RD Profits or Losses are calculated for an accounting period using the formula A + B – C – D – E (Clause 6), where A is the developer’s adjusted trading profits/losses, B are any attributable JV profits; C is loss relief; D is group relief; and E is carried forward group relief.


Adjusted trading profits or losses (A in the formula) are calculated as for corporation tax but exclude:

  • Profits, losses, and capital allowances related to activities other than RPD Activities apportioned on a just and reasonable basis.

  • Profits of a charitable trade carried on by a charitable company.

  • Any loss relief, group relief or carried forward group relief otherwise available. These are then permitted under C, D and E of the formula according to the rules in Schedule 1.

  • Credits or debits in relation to loan relationships or derivative contracts.


Given the size of many development interest and finance costs, RPDT may apply to more extensively than otherwise expected when profits are calculated on this basis.


Losses incurred before 1st April 2022 are not relieved. Losses arising after that date can be carried forward but are restricted (clause 12) to 50% of the combined profits (A+B) exceeding the allowance less any group relief claimed in the period. The disallowed amount can be carried forward but only to the extent that it exceeds the allowance.


The proposed treatment of a joint venture (JV) company is particularly complex and applies where a JV company is an RP developer; is not a 75% subsidiary of another company; and 75% of its ordinary share capital is held by five or fewer persons. Members of a group count as one person.

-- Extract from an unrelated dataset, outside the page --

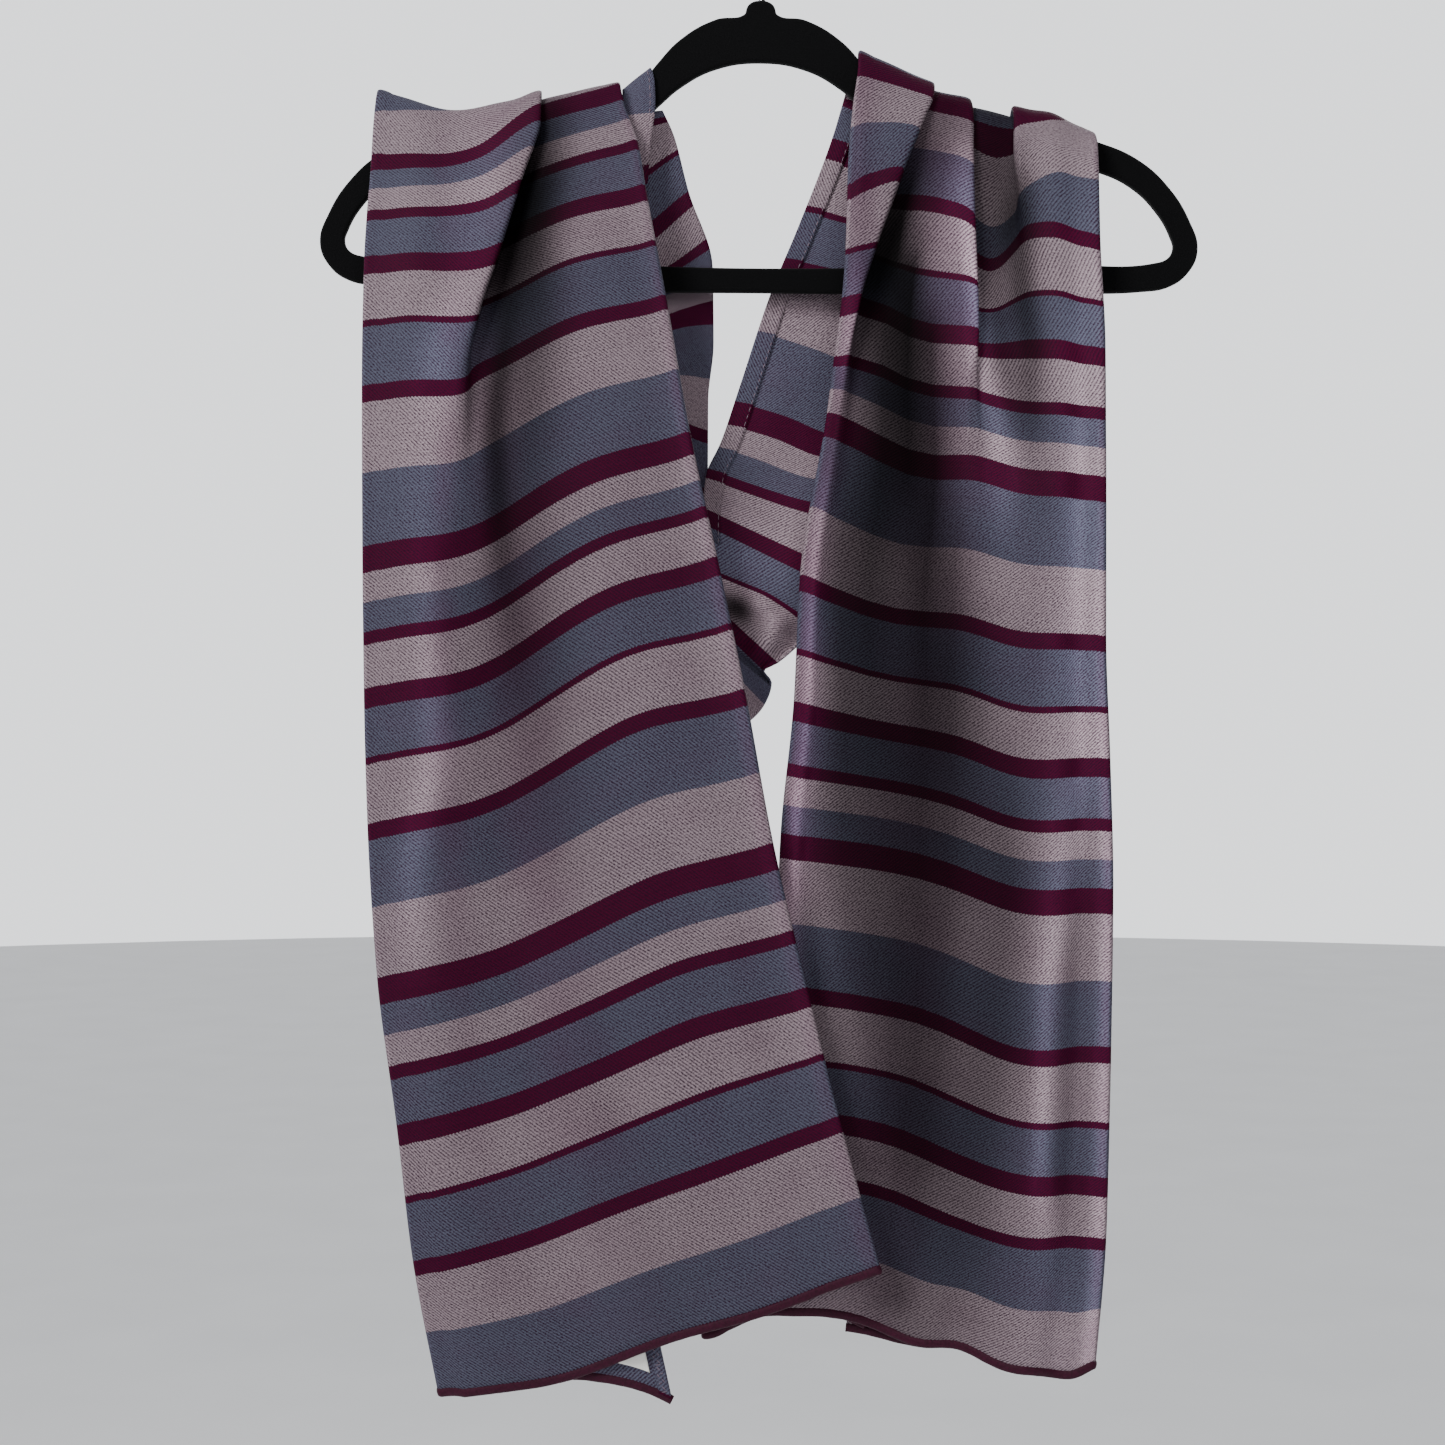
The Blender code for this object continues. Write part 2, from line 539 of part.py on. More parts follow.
def makeNeckFold(material):
    rows = []
    rest = wall / 2 + seamGap
    for up in stations(neckRows[0][0], neckRows[-1][0], neckRowCount):
        row = readTable(neckColumns, neckRows, up)
        line = []
        over = min(row["turn"] / 90, 1.0)
        for share in (1.0, 0.5, 0):
            x = row["leftX"] - neckUnder * share
            sunk = max(row["leftZ"] - armTop(x) - rest - seamGap, 0.0) * over
            line.append((x, row["y"], row["leftZ"] - sunk * min(share * 2, 1.0)))
        for share in (0.25, 0.5, 0.75, 1.0):
            x = row["leftX"] + (row["rightX"] - row["leftX"]) * share
            line.append((x, row["y"], row["leftZ"] + (row["rightZ"] - row["leftZ"]) * share))
        rows.append(line)
    return sheetObject("left_neck_fold", rows, wall, material)


def makeLabel(panel, material):
    # Woven label on the wrong side of the left flap, at its low corner.
    lift = wall / 2 + seamGap + labelWall / 2
    rows = []
    for up in stations(labelUp, labelUp + labelHeight, 2):
        flap = frontSection(panel, up, labelFlapColumns)[:labelFlapColumns]
        right = flap[0][0] - labelIn
        row = []
        for x in stations(right, right - labelWidth, 4):
            near = min(flap, key=lambda point: abs(point[0] - x))
            row.append((x, near[1] - lift, near[2]))
        rows.append(row)
    return sheetObject("label", rows, labelWall, material)


def hangerOutline(half):
    # Both halves of an outline, from the right one.
    return list(half) + [(-x, z) for x, z in reversed(half) if x > 0]


def makeHangerFrame(material):
    # Flat closed outline with the opening inside it, given its thickness and eased edges.
    curve = bpy.data.curves.new("hanger_frame", "CURVE")
    curve.dimensions = "2D"
    curve.fill_mode = "BOTH"
    curve.extrude = (hangerWall / 2 - hangerEase) * mm
    curve.bevel_depth = hangerEase * mm
    curve.bevel_resolution = 1
    curve.resolution_u = 2
    for half, inset in ((outerOutline, -hangerEase), (innerOutline, hangerEase)):
        points = hangerOutline(half)
        spline = curve.splines.new("BEZIER")
        spline.bezier_points.add(len(points) - 1)
        for point, (x, z) in zip(spline.bezier_points, points):
            away = np.array((x, z - hangerMiddle))
            away = away / np.linalg.norm(away) * inset
            point.co = ((x + away[0]) * mm, (z + away[1]) * mm, 0)
            point.handle_left_type = "AUTO"
            point.handle_right_type = "AUTO"
        spline.use_cyclic_u = True
    frame = bpy.data.objects.new("hanger_frame", curve)
    frame.rotation_euler = (pi / 2, radians(hangerTip), 0)
    frame.rotation_mode = "XYZ"
    curve.materials.append(material)
    scarf.objects.link(frame)
    return frame


def makeHook(material):
    # Wire hook: straight up out of the frame, then round over the rail. The point faces the right.
    radius = hookRadius + wire / 2
    route = [(0, nubTop + seamGap), (0, nubTop + shankLength / 2), (0, nubTop + shankLength)]
    for step in range(hookSteps + 1):
        angle = radians(hookFoot + step * (hookPoint - hookFoot) / hookSteps)
        route.append((radius * sin(angle), radius * cos(angle) - hookRadius))
    curve = bpy.data.curves.new("hanger_hook", "CURVE")
    curve.dimensions = "3D"
    curve.bevel_depth = wire / 2 * mm
    curve.bevel_resolution = 2
    curve.use_fill_caps = True
    spline = curve.splines.new("POLY")
    spline.points.add(len(route) - 1)
    for point, (x, z) in zip(spline.points, route):
        point.co = (x * mm, 0, z * mm, 1)
    hook = bpy.data.objects.new("hanger_hook", curve)
    curve.materials.append(material)
    scarf.objects.link(hook)
    return hook


clearScene()
scarf = bpy.data.collections.new("striped scarf on hanger")
bpy.context.scene.collection.children.link(scarf)

stoneTwill = plainMaterial("stone twill", stoneDye, 0.62)
slateTwill = plainMaterial("slate twill", slateDye, 0.6)
burgundyHem = plainMaterial("burgundy rolled hem", burgundyDye, 0.65)
wovenLabel = plainMaterial("woven label", labelWhite, 0.7)
blackFlock = plainMaterial("black flock", flockBlack, 0.95)
chromedSteel = plainMaterial("chromed steel", chromeSteel, 0.22, 1.0)

leftPanel = {
    "rows": leftFrontRows, "pleats": leftPleats, "ridges": leftRidges, "flaps": leftFlaps,
    "between": (7, 7), "rounding": (0.75,), "crown": 648,
}
rightPanel = {
    "rows": rightFrontRows, "pleats": rightPleats, "ridges": rightRidges, "flaps": rightFlaps,
    "between": (5, 2, 3, 6), "rounding": (), "crown": 645,
}

makeFront("left_front", leftPanel, slateTwill)
makeFront("right_front", rightPanel, stoneTwill)
makeEndHem("left_end_hem", leftPanel, burgundyHem)
makeEndHem("right_end_hem", rightPanel, burgundyHem)
makeBack("left_back", leftBackSpan, backRowCount, slateTwill)
makeBack("loop_bottom", loopSpan, loopRowCount, stoneTwill)
makeBack("right_back", rightBackSpan, backRowCount, slateTwill)
makeSideHem("right_back_side_hem", stoneTwill)
makeNeckFold(slateTwill)
makeLabel(leftPanel, wovenLabel)
makeHangerFrame(blackFlock)
makeHook(chromedSteel)
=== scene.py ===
# Striped scarf on its hanger: the cloth, hems, label and hanger as they look, over the solids' frame.
# Tables are in millimetres, as in the part's own source. The rail's height is 0 and the front is -Y.
from math import cos, pi, radians, sin

import bmesh
import bpy
import numpy as np
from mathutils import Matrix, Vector, noise


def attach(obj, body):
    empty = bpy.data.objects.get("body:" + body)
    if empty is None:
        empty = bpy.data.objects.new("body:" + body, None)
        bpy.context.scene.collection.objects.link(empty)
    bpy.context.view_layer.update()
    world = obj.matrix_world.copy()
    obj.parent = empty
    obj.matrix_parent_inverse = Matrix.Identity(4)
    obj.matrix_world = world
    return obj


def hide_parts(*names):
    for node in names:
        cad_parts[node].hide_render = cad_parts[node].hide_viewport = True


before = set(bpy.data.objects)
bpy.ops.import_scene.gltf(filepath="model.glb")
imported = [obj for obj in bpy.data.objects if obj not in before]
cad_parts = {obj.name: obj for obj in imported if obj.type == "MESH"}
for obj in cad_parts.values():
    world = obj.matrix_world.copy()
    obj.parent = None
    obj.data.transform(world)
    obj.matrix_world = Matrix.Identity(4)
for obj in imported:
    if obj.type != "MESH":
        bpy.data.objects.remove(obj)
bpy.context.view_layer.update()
mm = 0.001

# Colours of the real thing, as sRGB hex
dyes = {
    "slate": "545767",
    "taupe": "97878e",
    "burgundy": "440826",
    "warp": "260c22",
    # the plum of the painted shot sheen where the cloth turns, and of random patches
    "plum": "5c3450",
    "hem": "30061c",
    "rose": "d8b8c8",
    "thread": "75626f",
    "flock": "060607",
    "chrome": "d5d7da",
    "label": "e6e4df",
    "floor": "f0f0f1",
}

# One repeat of the stripes along the scarf, in mm: where each stripe ends, and its dye.
# In every second repeat the slate and the taupe change places.
stripes = (
    (33.1, "slate"), (65.1, "taupe"), (73.3, "burgundy"), (99.6, "slate"), (103.5, "burgundy"),
    (125.5, "taupe"), (134.6, "burgundy"), (156.6, "slate"), (163.3, "burgundy"), (176.7, "taupe"),
    (191.6, "slate"), (205, "burgundy"),
)

scarf = {
    "length": 2076,        # from one end hem to the other
    "width": 227,          # between its two lengthwise folds
    "wall": 1.0,           # a little under the solids' 1.2
    "hem": 4.8,            # height of the rolled end hems
    "repeat": 205,         # of the stripes
    "lastStripes": 65.3,   # the right end closes with a wide pair instead of the narrow one
    "rightSlip": 2.3,      # by which the right front's stripes stand higher than a plain count gives
}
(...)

Where the JV company is opaque, a two-tier approach applies. Firstly, RPDT is charged on the JV company. RPDT is then also charged on the RPD Profits of the JV company attributed to JV members with at least a 10% of the ordinary shares (clause 6). This is a far lower threshold than the significant economic interest envisaged. The RP Profit or Loss attributed to each member equals the percentage of the JV company’s profits available for distribution to them but only profits below the JV company’s annual allowance are attributable. This avoids double taxation.


Where a body not liable to RPDT holds 10% of the ordinary shares in the JV company, the JV company’s allowance is restricted in proportion to the interest of that body unless the body allocates some of its own notional allowance to the company (clause 14). How this works in detail remains unclear.


Anti-avoidance provisions are not as extensive as expected. There are anti-forestalling provisions to prevent the acceleration of profits if they arise as a result of arrangements entered into on or after 29 April 2021 but there are no provisions to prevent the dissipation, recategorization or disguising of profits. Instead, the transfer pricing rules apply to RPD activities and non RPD activities within the same company and between the developer and the non-RPD activities of a company under common control.